Common DNS Security Threats

Several threats lurk in the shadows of the DNS, the most common ones being DNS spoofing, DNS amplification attacks, and DNS hijacking. DNS spoofing, or cache poisoning, involves corrupting the cache data of a DNS resolver to redirect queries to a malicious site. On the other hand, DNS amplification attacks include cybercriminals exploiting publicly accessible DNS servers to launch a massive DDoS attack on a target. Lastly, DNS hijacking redirects the traffic from a website to a different one without the user’s knowledge. Awareness of these threats is the first step towards safeguarding your DNS infrastructure.

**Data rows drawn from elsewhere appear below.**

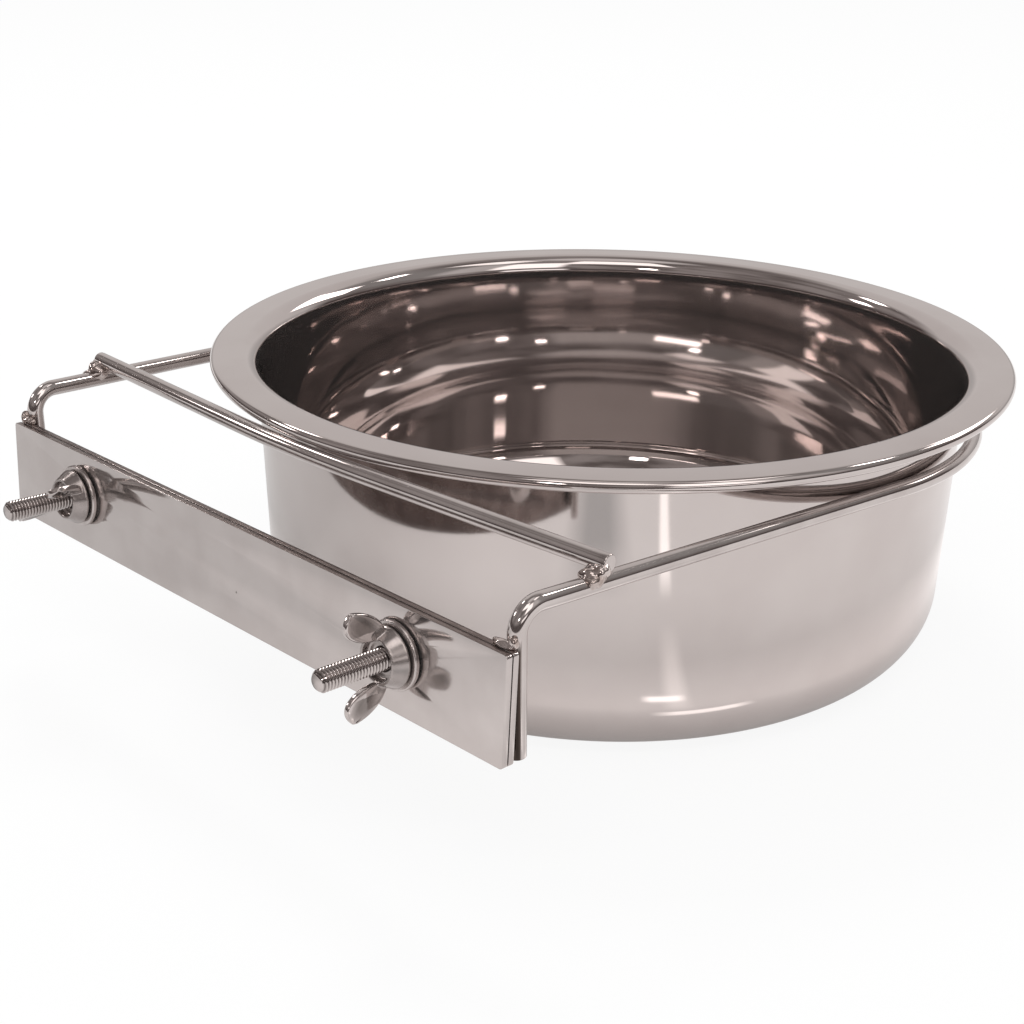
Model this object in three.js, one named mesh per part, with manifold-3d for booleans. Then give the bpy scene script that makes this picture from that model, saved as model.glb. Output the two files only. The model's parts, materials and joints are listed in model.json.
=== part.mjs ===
// Clamp-on feeding bowl: a deep-drawn steel bowl held in a wire frame, with a bolted
// two-plate clamp that grips the wires of a cage or kennel door.
// Millimetres, +Z up. The origin is the middle of the bowl's flat base, on the bowl's axis.
// +X runs along the clamp plates, +Y from the clamp towards the bowl.

import * as THREE from 'three';
import { mergeVertices } from 'three/addons/utils/BufferGeometryUtils.js';
import Module from 'manifold-3d';

const wasm = await Module();
wasm.setup();

const degrees = THREE.MathUtils.degToRad;

// Bowl
const RIM_RADIUS = 105; // outside of the rolled edge
const BOWL_HEIGHT = 77; // base to the top of the flange
const BOWL_SHEET = 0.8; // sheet thickness
const ROLL_RADIUS = 1.5; // outside radius of the rolled edge's section
const FLANGE_WIDTH = 11.8; // rolled edge's outside to the wall, with the bend between them
const WALL_TAPER = degrees(1.8); // the wall narrows towards the base
const LIP_RADIUS = 4; // bend between wall and flange, on the underside
const CORNER_RADIUS = 17; // bend between wall and base, on the outside

// Wire frame: a bent ring wire with a crossbar on top of its arms
const WIRE_RADIUS = 2;
const FRAME_SLOPE = degrees(2.76); // the arms rise from the bowl's far side to the clamp
const RING_CLEARANCE = 0.45; // between the ring and the bowl's wall at the sides
const RING_OFFSET = 2.5; // the ring's centre lies beyond the bowl's axis
const LEG_SPACING = 175.5; // between the legs' centre lines
const LEG_REACH = 16.7; // the legs' centre lines beyond the rim
const LEG_LEAN = degrees(3.6); // the legs' lower ends lean towards the bowl
const LEG_BEND_RADIUS = 5.5; // centre line of the bend between arm and leg
const LEG_OVERHANG = 0.5; // the legs reach below the clamp plates
const CROSSBAR_REACH = 0.9; // the crossbar's middle beyond the rolled edge's own centre line
const CROSSBAR_ANGLE = degrees(3.7); // each half of the crossbar turns back towards the bowl
const CROSSBAR_BEND_RADIUS = 400; // centre line of the soft bend in its middle
const CROSSBAR_OVERHANG = 1.9; // past the arms' centre lines

// Clamp plates
const PLATE_HEIGHT = 24;
const PLATE_THICKNESS = 1.4;
const PLATE_CORNER = 0.8;
const PLATE_DROP = 7.5; // top edges below the arms' centre lines
const PLATE_SHIFT = 1; // the plates sit a little off the wire frame's middle

// Carriage bolts, washers and wing nuts
const BOLT_INSET = 31; // bolts from the plates' ends
const BOLT_RISE = 1.2; // bolts above the plates' mid-height
const BOLT_RADIUS = 2.45; // over the thread
const BOLT_REACH = 20.2; // past the front plate when the clamp is closed
const BOLT_CHAMFER = 0.7;
const HEAD_RADIUS = 5.6;
const HEAD_HEIGHT = 2.6;
const HEAD_EDGE = 0.6; // straight part of the head's edge
const NECK_WIDTH = 5; // across the flats of the square neck
const HOLE_CLEARANCE = 0.35; // round every shank and neck
const WASHER_RADIUS = 7.5;
const WASHER_THICKNESS = 1.2;
const WASHER_EDGE = 0.4; // rounding of the washer's outer edge
const NUT_RADIUS = 5.6; // widest place of the nut's cup, just above its base
const NUT_RIM_RADIUS = 5.1; // outside of the cup's open end
const NUT_HEIGHT = 3.6; // base to the cup's open end
const NUT_EDGE = 0.7; // chamfer round the nut's base
const NUT_WALL = 1; // metal of the cup's open end
const NUT_FLOOR = 1.9; // threaded metal at the nut's base
const WING_SPAN = 25.2; // tip to tip
const WING_THICKNESS = 1.9;
const WING_TIP_RADIUS = 2.9;
const WING_TIP_HEIGHT = 7.4; // middle of a wing's round tip above the nut's base
const WING_FOOT = 1.2; // where a wing leaves the cup, above the nut's base
const WING_EDGE = 0.35; // rounding of the wings' edges
const WING_TIP_FRONT = degrees(125); // where the tip's arc meets the wing's upper edge
const WING_TIP_BACK = degrees(-50); // and its lower edge
const WING_CROOK = 2; // the upper edge's curve reaches for this many nut heights
const LEFT_NUT_TURN = degrees(-55); // wings from upright, seen from the front
const RIGHT_NUT_TURN = degrees(3);

// Weld beads, as half length, half depth and half height
const CROSSBAR_WELD = new THREE.Vector3(3.1, 3.4, 2.5);
const LEG_WELD = new THREE.Vector3(3.2, 1.2, 1.4);

// Fits, and how finely round shapes are cut into flats
const SEAT_GAP = 0.3; // between pieces that rest on each other
const BOWL_SIDES = 80;
const RING_STEPS = 48;
const WIRE_SIDES = 16;
const HOLE_SIDES = 24;

// The two centre lines that seat the frame under the rim, in the frame's own axes: its origin is
// above the bowl's axis at the height of the arms, its X and Y axes hold the arms
const up = new THREE.Vector3(0, 0, 1);
const slopeSin = Math.sin(FRAME_SLOPE);
const slopeCos = Math.cos(FRAME_SLOPE);
const crossbarLift = 2 * WIRE_RADIUS + SEAT_GAP;
const rollCircle = RIM_RADIUS - ROLL_RADIUS;
const crossbarY = -(rollCircle + CROSSBAR_REACH + crossbarLift * slopeSin) / slopeCos;
const rimSeat = Math.sqrt((ROLL_RADIUS + WIRE_RADIUS + SEAT_GAP) ** 2 - CROSSBAR_REACH ** 2);
const armHeight = BOWL_HEIGHT - ROLL_RADIUS - rimSeat + crossbarY * slopeSin - crossbarLift * slopeCos;

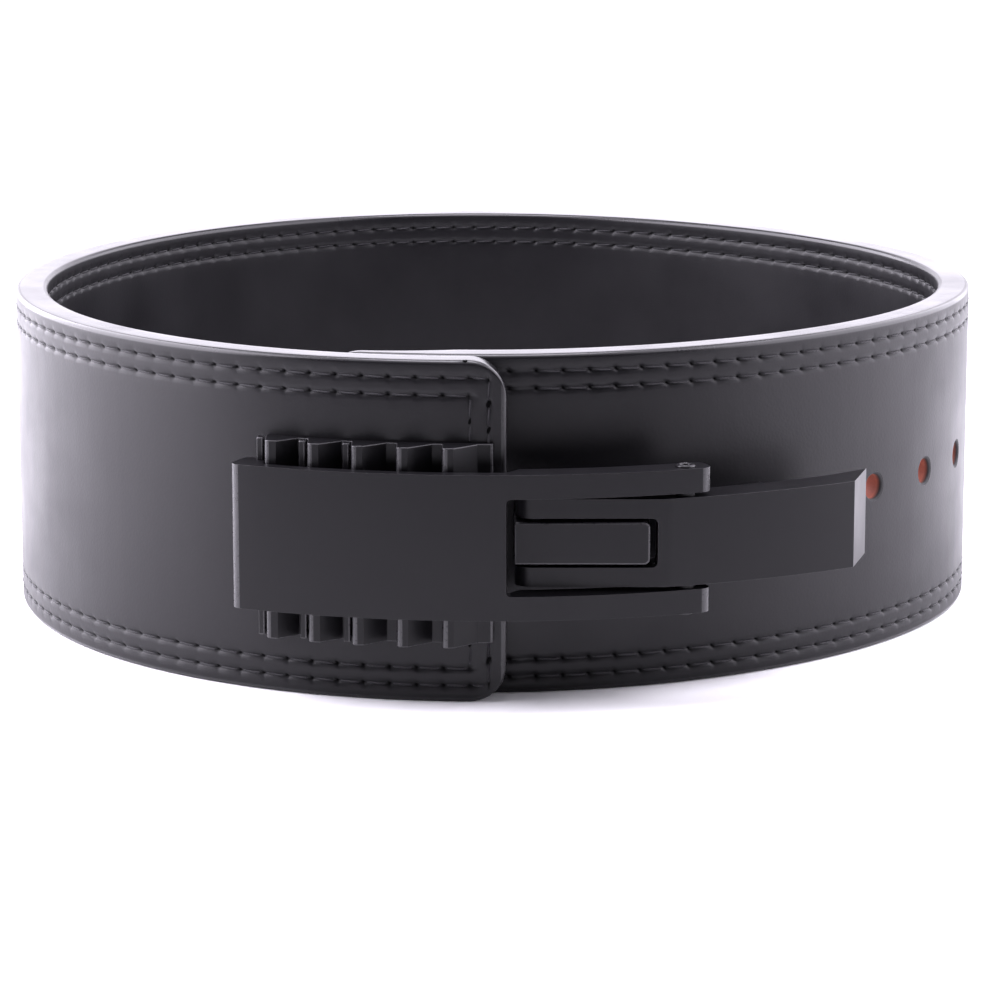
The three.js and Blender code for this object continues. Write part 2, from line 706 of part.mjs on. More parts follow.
add('strap', strap(), LEATHER);
add('rack', rack(), COATED);
rackScrews().forEach((screw, i) => add(`rack_screw_${i + 1}`, screwSolid(screw, 0), STEEL));
add('base_plate', basePlate(), COATED);
baseScrews().forEach((screw, i) => add(`base_screw_${i + 1}`, screwSolid(screw, 0), STEEL));
add('hinge_pin', hingePin(), STEEL);
add('lever', lever(), COATED);
add('fork_pin', forkPin(), COATED);
add('hook_plate', hookPlate(), COATED);

// The origin is under the middle of the whole belt.
const extent = new THREE.Box3().setFromObject(belt);
const middle = extent.getCenter(new THREE.Vector3());
belt.position.set(-middle.x, -middle.y, -extent.min.z);

export default belt;
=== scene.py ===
"""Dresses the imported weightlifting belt: leather, stitching, coated buckle and a plain studio.

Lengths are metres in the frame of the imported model. A "turn" is an angle round the belt's axis,
in radians, from the front, which looks along -Y, towards +X. A place on the strap is given flat:
by its turn or its distance from the outer end, its height, and how far it lies out of the strap's
middle. strap_points() bends such places into space.
"""

import math

import bpy
import numpy as np
from bpy.props import FloatProperty, FloatVectorProperty, IntProperty, PointerProperty
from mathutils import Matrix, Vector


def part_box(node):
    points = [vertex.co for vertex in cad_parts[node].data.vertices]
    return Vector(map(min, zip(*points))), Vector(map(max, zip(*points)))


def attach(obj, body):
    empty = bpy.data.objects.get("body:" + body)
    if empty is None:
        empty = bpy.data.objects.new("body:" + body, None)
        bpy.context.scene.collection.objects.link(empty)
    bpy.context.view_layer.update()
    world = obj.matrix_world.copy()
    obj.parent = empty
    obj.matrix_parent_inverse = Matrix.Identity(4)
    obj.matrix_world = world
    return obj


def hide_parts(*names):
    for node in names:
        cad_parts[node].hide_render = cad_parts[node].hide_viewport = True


bl_info = {
    "name": "Lever Belt",
    "version": (1, 0, 0),
    "blender": (4, 5, 0),
    "location": "View3D > Sidebar > Belt",
    "description": "Builds the looks of a leather weightlifting belt round its packed frame",
    "category": "Object",
}

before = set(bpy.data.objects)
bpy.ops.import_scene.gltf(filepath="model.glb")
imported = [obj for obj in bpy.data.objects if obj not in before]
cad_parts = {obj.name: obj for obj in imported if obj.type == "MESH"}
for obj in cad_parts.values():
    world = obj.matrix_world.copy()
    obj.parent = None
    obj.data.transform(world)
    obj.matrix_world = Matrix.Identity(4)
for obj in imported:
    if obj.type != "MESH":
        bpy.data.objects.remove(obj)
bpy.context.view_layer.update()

MM = 0.001
FULL_TURN = 2 * math.pi

# The loop that the strap follows: a spiral that grows by one layer in a full turn, with waves
# on it. Each wave has its number, and its cosine and sine as shares of the radius.
LOOP_RADIUS = 144 * MM
LAYER_STEP = 10.3 * MM
LOOP_WAVES = ((1, 0.0, 0.0075), (2, 0.0141, 0.0), (3, -0.0064, -0.0142), (4, 0.0058, 0.0))
OUTER_END_REACH = 4 * MM
INNER_END_REACH = 48 * MM
HALF_THICKNESS = 5 * MM
LINE_POINTS = 8001

# Stitch rows: the bells that shape their grooves and needle holes, the near-black ovals of painted
# shade that stand in for the holes of the upright rows, and how far from the front, from the place
# where the overlap starts and from the inner end a row's thread stops
GROOVE_WIDTH = 0.75 * MM
HOLE_WIDTH = 0.6 * MM
HOLE_LENGTH = 1 * MM
OVAL_HALF_WIDTH = 0.5 * MM
OVAL_SIDES = 12
OVERLAP_MARGIN = 12 * MM
INNER_END_MARGIN = 8 * MM

# How shiny the rounding between a face and the narrow edge is, as a share of the edge's shine
CORNER_SHINE = 0.6

# The nick in the upper rim, and the radius of each kind of screw's seat in the leather
NICK_FROM_FRONT = 7.7 * MM
NICK_RADIUS = 0.7 * MM
NICK_LENGTH = 3 * MM
SCREW_SEATS = {"rack_screw": 4.35 * MM, "base_screw": 5.85 * MM}
SEAT_DEPTH = 2.6 * MM

# Widths between which a prism's facet counts as a rounded corner, and takes the lighter edge finish:
# painted highlight, partly wear
HIGHLIT_FACET = (0.2 * MM, 0.75 * MM)
BORE_PLAY = 0.15 * MM

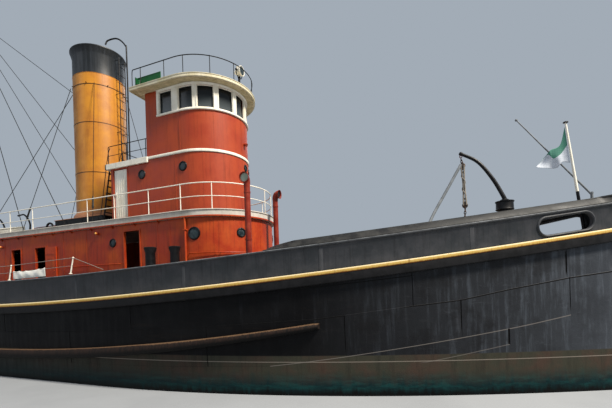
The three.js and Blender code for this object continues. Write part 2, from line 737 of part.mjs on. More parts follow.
const glassRing = slab(glassHalf, GLASS.aft, TOWER.arcX, PILOTHOUSE.sill - 60, PILOTHOUSE.head + 60).subtract(
  slab(glassHalf - GLASS.thick, GLASS.aft - 100, TOWER.arcX, 0, BIG),
);
add("pilothouse_glass", glassRing, "glass");

// Pilothouse roof with the searchlight's post
const ROOF = { half: 2082, aft: 6390, arcX: 8504, bottom: 11150, top: 11300 };
const SEARCHLIGHT = { x: 10180, z: 12080, radius: 190, length: 300, post: 45 };
const roofSlab = slab(ROOF.half, ROOF.aft, ROOF.arcX, ROOF.bottom, ROOF.top);
const lampPost = bar(
  [SEARCHLIGHT.x, 0, ROOF.top - 30],
  [SEARCHLIGHT.x, 0, SEARCHLIGHT.z - 260],
  SEARCHLIGHT.post,
);
add("pilothouse_roof", roofSlab.add(lampPost), "cream");
const ROOF_RAIL = { half: 1980, aft: 6550, height: 690, thick: 16 };
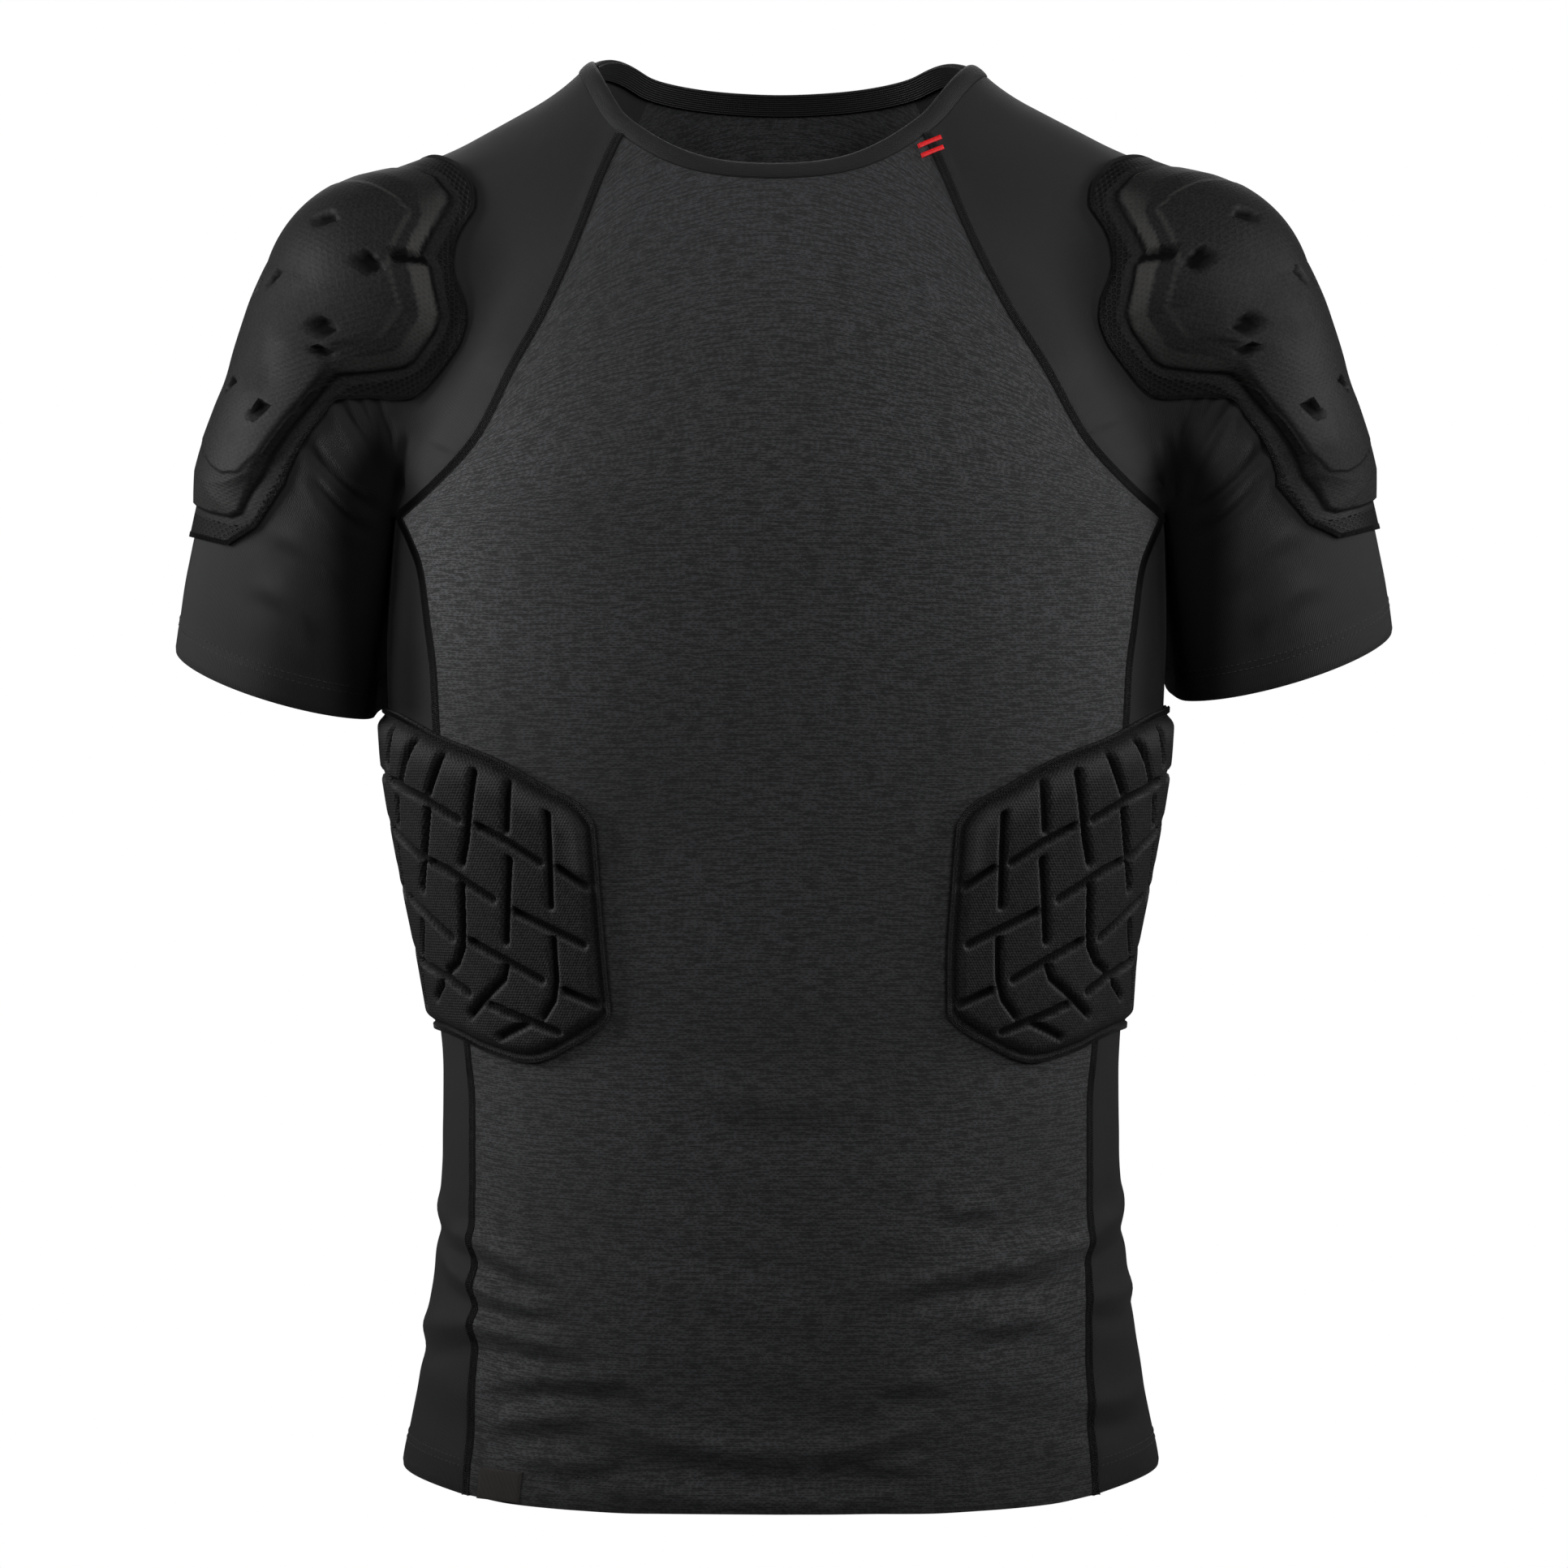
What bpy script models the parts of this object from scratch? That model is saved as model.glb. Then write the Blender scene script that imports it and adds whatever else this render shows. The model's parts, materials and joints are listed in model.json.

DNSSEC and Its Role in DNS Security

One of the most effective methods of ensuring DNS security is using DNSSEC or Domain Name System Security Extensions. DNSSEC provides a layer of authentication and integrity to the DNS. It employs digital signatures based on public-key cryptography to validate the authenticity of DNS data, thereby preventing unauthorized modifications.

Role of DNS Firewalls and DNS Filtering

Additional protective measures such as DNS firewalls and DNS filtering play a significant role in DNS security. DNS firewalls protect against malicious domains by blocking or redirecting queries to known harmful sites. On the other hand, DNS filtering prevents access to certain categories of websites based on preset policies, reducing the risk of security breaches.

The Necessity of Regular DNS Audits

Ensuring the optimal security of your DNS infrastructure requires regular audits. These audits help identify potential vulnerabilities, outdated records, and unauthorized changes. Regular DNS audits and robust security measures will help protect your DNS infrastructure against potential security threats, allowing you to maintain a secure and reliable online presence.

5. DNS Zones and Root Servers: The Backbone of DNS

Effective domain name system management depends on several critical components. Among these, DNS zones and root servers form the backbone of DNS operations, enabling efficient resolution of domain names into IP addresses. In this section, we examine the crucial role of DNS zones, primary and secondary DNS, DNS root servers, reverse DNS, and the importance of maintaining accurate DNS zone files.

Defining DNS Zones

DNS Zones are vital in managing different sections of the DNS namespace. Simply put, a DNS zone is a portion of the domain name space administered by a specific entity or organization. It is a container of DNS settings and DNS records for a domain, allowing administrators to manage domains’ aspects under their control effectively.

Primary vs. Secondary DNS

Understanding the difference between primary (master) and secondary (slave) DNS servers is essential to maintaining a resilient DNS infrastructure. The primary DNS server is the authoritative source of information for a particular zone, holding the master copy of data in its zone file. On the other hand, the secondary DNS server has a copy of the zone file from the primary DNS server, serving as a backup to ensure DNS continuity and availability.

Exploring DNS Root Servers

DNS root servers form an essential part of the DNS hierarchy, facilitating the resolution of domain names. These servers are the first step in resolving (translating) human-readable domain names into IP addresses. There are 13 sets of root servers globally, operated by 12 independent organizations, ensuring the reliable and stable operation of the internet.

Understanding Reverse DNS (rDNS)

Reverse DNS (rDNS) is a function in the DNS that maps IP addresses back to domain names. It is the inverse operation of the DNS, used primarily for logging and troubleshooting purposes. For example, mail servers often use rDNS to verify the domain name from which incoming connections originate, adding a layer of security against spam emails.

Importance of Accurate DNS Zone Files

Maintaining accurate and up-to-date DNS zone files is crucial for efficient DNS resolution. These files contain the details of every domain within the zone, including their respective IP addresses. Any inaccuracies or outdated information can lead to DNS resolution errors, affecting the availability of websites and services. Regularly updating and verifying the accuracy of DNS zone files is an essential practice for any organization.